| AIM OF THE TASK |
Keep only the lines from the top of the listing through the one with "1), 14, look)", and reproduce them unaltered.

| SUPPLIED INFORMATION |
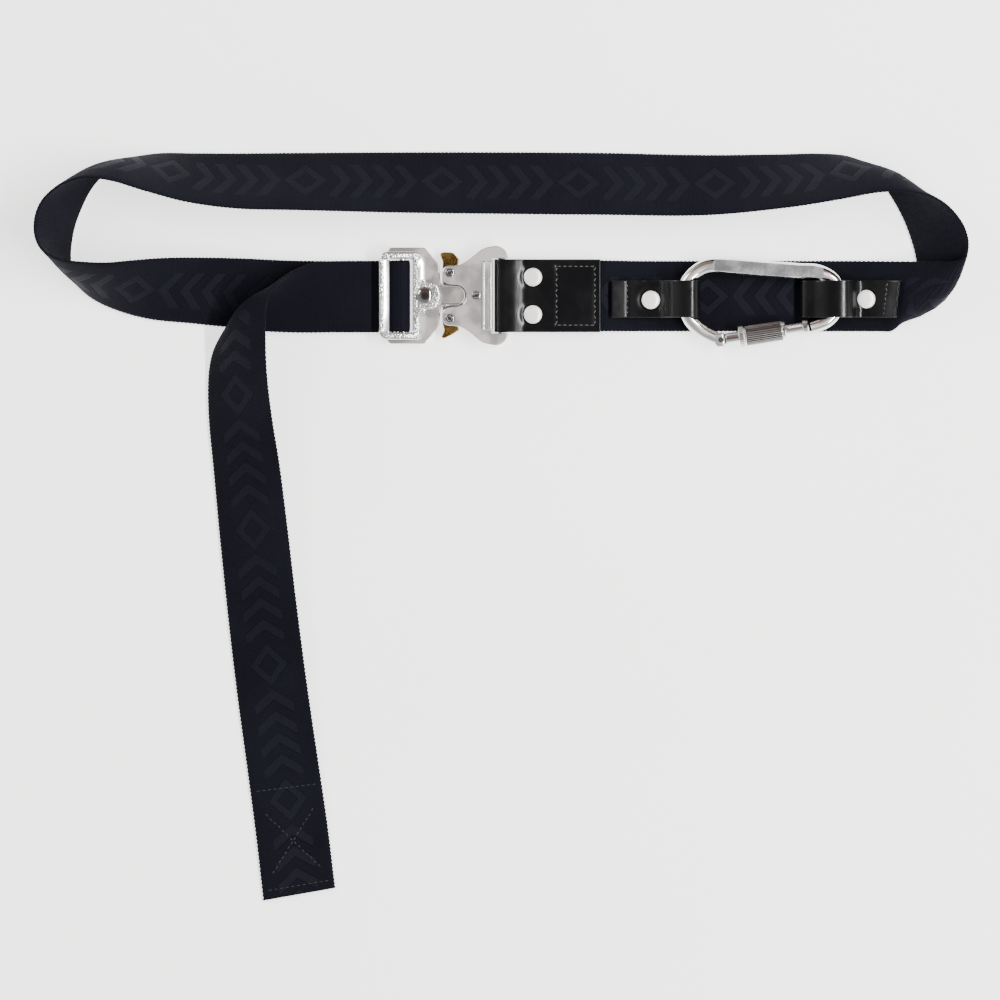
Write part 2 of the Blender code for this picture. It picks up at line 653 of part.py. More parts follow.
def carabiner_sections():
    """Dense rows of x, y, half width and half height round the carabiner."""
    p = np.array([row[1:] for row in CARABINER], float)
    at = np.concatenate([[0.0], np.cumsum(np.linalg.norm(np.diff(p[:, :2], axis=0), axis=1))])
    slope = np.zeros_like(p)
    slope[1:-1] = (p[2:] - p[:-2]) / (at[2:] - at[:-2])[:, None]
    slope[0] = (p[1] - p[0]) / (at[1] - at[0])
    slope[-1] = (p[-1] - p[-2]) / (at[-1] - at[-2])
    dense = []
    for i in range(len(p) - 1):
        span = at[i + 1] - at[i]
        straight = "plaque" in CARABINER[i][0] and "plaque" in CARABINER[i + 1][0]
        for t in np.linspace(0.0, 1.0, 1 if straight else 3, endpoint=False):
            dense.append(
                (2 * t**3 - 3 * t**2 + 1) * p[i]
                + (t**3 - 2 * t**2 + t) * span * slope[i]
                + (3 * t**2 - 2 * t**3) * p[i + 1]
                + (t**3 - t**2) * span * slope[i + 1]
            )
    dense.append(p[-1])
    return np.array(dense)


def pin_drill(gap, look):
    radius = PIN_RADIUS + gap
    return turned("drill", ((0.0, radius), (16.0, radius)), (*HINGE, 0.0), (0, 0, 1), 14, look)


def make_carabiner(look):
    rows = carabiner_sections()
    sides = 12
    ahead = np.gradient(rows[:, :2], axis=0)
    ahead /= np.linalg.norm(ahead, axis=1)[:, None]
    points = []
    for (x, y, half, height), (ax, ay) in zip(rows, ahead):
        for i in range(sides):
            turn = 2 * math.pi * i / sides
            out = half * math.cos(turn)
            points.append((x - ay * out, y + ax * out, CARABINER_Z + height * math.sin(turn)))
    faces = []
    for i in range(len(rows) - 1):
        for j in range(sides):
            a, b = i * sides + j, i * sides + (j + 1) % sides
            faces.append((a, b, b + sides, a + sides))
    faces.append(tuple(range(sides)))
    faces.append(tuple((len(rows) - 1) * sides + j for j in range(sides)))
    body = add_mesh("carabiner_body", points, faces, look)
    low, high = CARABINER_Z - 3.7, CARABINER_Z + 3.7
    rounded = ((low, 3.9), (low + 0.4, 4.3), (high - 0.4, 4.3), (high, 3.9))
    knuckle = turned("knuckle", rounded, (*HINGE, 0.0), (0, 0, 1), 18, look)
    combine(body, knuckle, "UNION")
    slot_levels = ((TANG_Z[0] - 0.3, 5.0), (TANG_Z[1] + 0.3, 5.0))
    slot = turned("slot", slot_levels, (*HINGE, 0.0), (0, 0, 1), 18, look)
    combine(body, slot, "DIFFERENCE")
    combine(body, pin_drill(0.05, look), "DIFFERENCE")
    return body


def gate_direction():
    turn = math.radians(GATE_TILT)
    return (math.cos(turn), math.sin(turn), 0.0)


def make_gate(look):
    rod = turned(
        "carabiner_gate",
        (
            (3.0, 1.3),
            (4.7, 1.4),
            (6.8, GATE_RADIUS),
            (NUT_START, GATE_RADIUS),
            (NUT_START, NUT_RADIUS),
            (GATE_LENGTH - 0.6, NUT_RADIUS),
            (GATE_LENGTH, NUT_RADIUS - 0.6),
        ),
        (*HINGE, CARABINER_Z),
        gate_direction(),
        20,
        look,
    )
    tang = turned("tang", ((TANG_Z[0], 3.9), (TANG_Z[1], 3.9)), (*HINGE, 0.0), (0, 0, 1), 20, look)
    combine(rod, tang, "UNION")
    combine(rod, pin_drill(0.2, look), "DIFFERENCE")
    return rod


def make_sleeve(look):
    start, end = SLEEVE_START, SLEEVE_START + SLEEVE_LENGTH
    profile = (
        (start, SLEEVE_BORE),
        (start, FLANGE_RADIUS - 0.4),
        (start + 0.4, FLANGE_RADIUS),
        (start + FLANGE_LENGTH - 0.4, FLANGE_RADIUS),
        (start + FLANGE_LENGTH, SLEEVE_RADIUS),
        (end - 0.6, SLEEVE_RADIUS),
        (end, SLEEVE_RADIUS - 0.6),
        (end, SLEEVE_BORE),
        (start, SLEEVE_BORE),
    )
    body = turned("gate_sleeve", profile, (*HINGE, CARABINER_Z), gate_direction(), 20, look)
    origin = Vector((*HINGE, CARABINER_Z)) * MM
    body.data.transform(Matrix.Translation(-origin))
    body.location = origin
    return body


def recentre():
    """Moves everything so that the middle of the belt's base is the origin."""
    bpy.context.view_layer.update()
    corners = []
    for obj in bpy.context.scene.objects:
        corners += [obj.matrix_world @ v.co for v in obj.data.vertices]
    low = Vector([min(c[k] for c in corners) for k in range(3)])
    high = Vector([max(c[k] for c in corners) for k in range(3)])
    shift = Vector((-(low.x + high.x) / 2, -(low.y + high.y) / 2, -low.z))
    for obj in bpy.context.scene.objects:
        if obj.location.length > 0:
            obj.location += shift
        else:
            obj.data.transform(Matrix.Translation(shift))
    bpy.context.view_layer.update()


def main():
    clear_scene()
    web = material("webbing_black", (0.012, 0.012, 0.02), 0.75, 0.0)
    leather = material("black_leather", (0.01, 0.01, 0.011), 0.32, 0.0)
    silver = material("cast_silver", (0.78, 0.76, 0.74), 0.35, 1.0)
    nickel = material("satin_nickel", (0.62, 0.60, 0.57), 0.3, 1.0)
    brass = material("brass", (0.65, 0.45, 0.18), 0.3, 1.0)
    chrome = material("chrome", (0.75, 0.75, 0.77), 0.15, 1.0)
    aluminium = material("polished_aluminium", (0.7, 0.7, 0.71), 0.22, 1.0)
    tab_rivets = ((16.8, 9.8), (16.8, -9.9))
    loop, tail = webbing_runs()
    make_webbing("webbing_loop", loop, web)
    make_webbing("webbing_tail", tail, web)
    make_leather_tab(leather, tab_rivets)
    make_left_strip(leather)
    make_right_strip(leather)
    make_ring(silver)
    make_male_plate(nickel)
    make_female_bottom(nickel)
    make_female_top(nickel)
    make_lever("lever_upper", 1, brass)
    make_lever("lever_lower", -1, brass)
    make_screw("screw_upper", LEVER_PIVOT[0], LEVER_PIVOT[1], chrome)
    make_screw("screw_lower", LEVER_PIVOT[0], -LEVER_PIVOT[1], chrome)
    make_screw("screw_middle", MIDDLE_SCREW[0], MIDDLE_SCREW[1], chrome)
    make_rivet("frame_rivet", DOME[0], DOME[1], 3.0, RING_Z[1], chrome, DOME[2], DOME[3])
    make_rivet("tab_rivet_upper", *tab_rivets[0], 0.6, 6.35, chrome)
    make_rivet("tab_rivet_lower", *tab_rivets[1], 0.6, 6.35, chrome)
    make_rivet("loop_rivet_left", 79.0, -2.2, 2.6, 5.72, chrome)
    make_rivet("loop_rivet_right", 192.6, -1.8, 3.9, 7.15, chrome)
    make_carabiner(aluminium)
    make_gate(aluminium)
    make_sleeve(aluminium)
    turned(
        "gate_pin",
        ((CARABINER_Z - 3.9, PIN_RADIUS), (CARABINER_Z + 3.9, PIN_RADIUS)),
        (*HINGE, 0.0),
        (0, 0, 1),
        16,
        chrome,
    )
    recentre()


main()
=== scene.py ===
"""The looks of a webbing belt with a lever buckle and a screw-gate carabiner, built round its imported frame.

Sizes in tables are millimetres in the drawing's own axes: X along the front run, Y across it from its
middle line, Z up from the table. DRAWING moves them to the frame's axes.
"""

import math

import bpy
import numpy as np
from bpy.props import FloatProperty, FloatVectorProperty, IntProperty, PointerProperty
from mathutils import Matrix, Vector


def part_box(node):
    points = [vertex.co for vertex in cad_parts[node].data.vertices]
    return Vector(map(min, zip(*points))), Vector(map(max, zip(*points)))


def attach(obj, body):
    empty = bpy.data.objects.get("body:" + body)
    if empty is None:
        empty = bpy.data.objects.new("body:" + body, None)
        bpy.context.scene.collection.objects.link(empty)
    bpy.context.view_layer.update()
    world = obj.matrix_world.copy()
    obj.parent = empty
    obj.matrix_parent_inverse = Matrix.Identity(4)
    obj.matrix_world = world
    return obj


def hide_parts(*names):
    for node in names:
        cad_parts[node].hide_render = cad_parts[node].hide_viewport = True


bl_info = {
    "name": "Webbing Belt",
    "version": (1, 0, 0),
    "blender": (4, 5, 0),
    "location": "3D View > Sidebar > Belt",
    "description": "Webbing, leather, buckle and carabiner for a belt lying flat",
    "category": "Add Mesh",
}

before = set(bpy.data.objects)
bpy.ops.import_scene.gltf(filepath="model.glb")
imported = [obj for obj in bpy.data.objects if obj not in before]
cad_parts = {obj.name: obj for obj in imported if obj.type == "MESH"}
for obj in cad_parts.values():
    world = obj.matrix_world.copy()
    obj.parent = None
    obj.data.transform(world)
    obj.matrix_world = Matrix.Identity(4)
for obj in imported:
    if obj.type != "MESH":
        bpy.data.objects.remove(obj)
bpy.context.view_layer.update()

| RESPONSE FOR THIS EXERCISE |
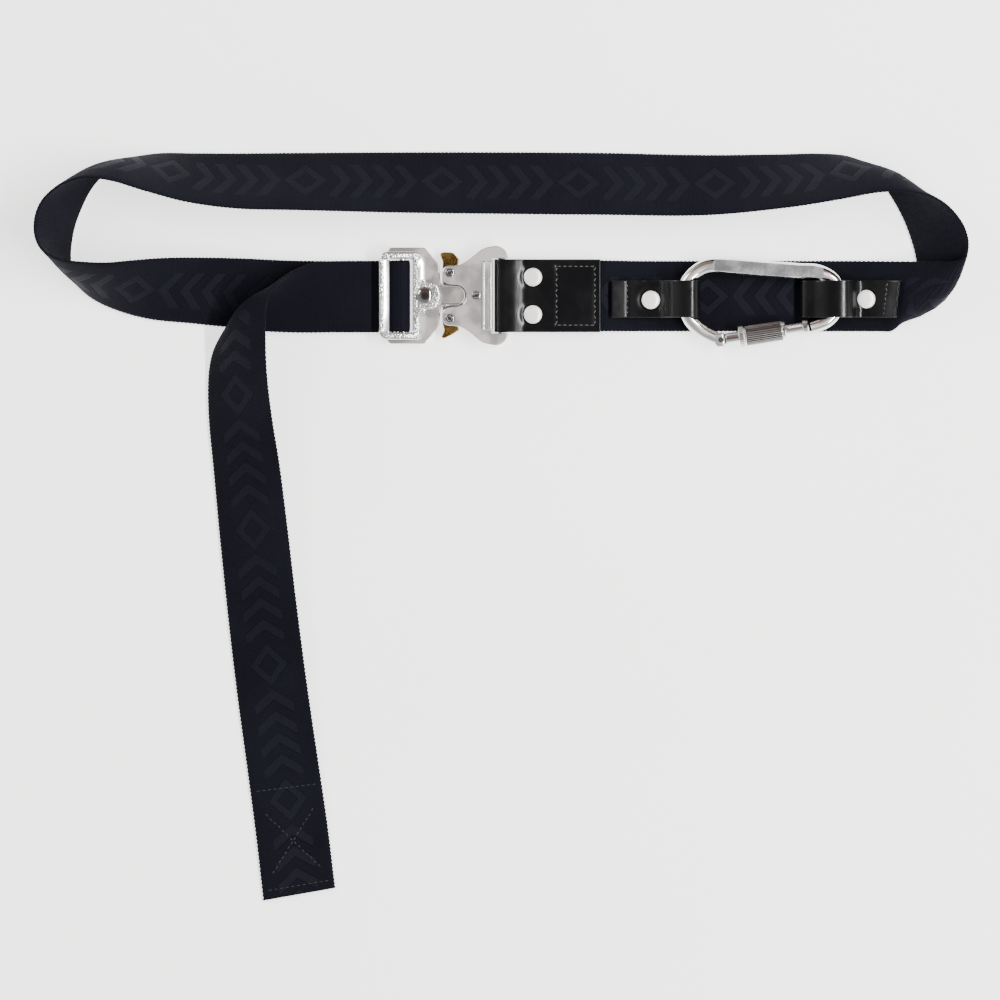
Write part 2 of the Blender code for this picture. It picks up at line 653 of part.py. More parts follow.
def carabiner_sections():
    """Dense rows of x, y, half width and half height round the carabiner."""
    p = np.array([row[1:] for row in CARABINER], float)
    at = np.concatenate([[0.0], np.cumsum(np.linalg.norm(np.diff(p[:, :2], axis=0), axis=1))])
    slope = np.zeros_like(p)
    slope[1:-1] = (p[2:] - p[:-2]) / (at[2:] - at[:-2])[:, None]
    slope[0] = (p[1] - p[0]) / (at[1] - at[0])
    slope[-1] = (p[-1] - p[-2]) / (at[-1] - at[-2])
    dense = []
    for i in range(len(p) - 1):
        span = at[i + 1] - at[i]
        straight = "plaque" in CARABINER[i][0] and "plaque" in CARABINER[i + 1][0]
        for t in np.linspace(0.0, 1.0, 1 if straight else 3, endpoint=False):
            dense.append(
                (2 * t**3 - 3 * t**2 + 1) * p[i]
                + (t**3 - 2 * t**2 + t) * span * slope[i]
                + (3 * t**2 - 2 * t**3) * p[i + 1]
                + (t**3 - t**2) * span * slope[i + 1]
            )
    dense.append(p[-1])
    return np.array(dense)


def pin_drill(gap, look):
    radius = PIN_RADIUS + gap
    return turned("drill", ((0.0, radius), (16.0, radius)), (*HINGE, 0.0), (0, 0, 1), 14, look)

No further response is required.